A few weeks ago I wrote an article about the principle of deposited authority. This means all authority comes from God and he grants authority to govern in human affairs to certain institutions and individuals. The place where authority is "deposited" varies in each historical and cultural context. In the ancient world, authority was deposited in emperors and kings. For instance, God placed much of the ancient middle east under the authority of Nebuchadnezzar. Indeed, the emperor of Babylon even governed the wild animals (Jeremiah 27:6). Previously God had deposited authority to rule Israel in the house of David. Later, God restricted Davidic authority to the tribe of Judah due to the sins of David's son Solomon.

The Scripture text at the top of this article concerns a time when the authority of the Davidic line was usurped by Athaliah, daughter of Ahab and Jezebel and mother of Ahaziah, a Judean king. When Ahaziah was killed, Athaliah declared herself queen of Judah and began to reign in Jerusalem. Her first act was to kill everyone in the royal line. However, Joash, one of her infant grandsons, escaped the slaughter and was hidden away in the temple for seven years while Athaliah ruled the land.

When the time was right, Jehoiada, a priest of Yahweh initiated a conspiracy of religious leaders and certain military elites. The plan was simple enough; gather priests and Levites loyal to the house of David, reinforce them with the elite guard and others - and declare Joash king.

The plan went off without a hitch. Athaliah's execution was the only bloodshed resulting from the restoration of the Davidic line.

It is important to note that the Bible casts the actions of Jehoiada and company in a positive light. If you know your Bible, you may respond with an "of course; God had promised David that his house would always rule." Yet, years later, God placed the house of David under the authority of the king of Babylon. Indeed, for many generations there was no king at all in Judah or Israel.

Nonetheless, Jehoiada's actions were correct because at the time of his conspiracy the authority of God to govern Judah remained on deposit with the Davidic line. As a leader in Judah, he and the lesser magistrates represented in the confederacy had a responsibility to stand against illegitimate authority. In keeping with the circumstance of the time and place, the only real option was an all or nothing putsch.

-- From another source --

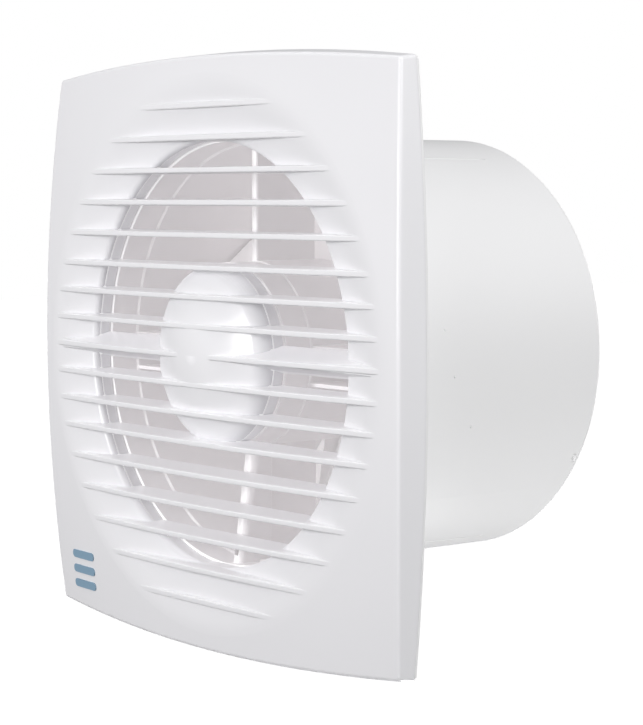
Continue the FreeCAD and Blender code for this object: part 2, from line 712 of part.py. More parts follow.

The principle of deposited authority and the principle of lesser magistrates remain valid today. Thankfully we enjoy a system of civil government that provides means of addressing grievances. In a federal organization of government as we have, state and local magistrates have the authority to nullify unconstitutional edicts handed down by the national civil authority. There is no need to resort to a conspiracy and coup d'etat. In this land, God has deposited authority to govern in documents – papers fashioned to check tyranny.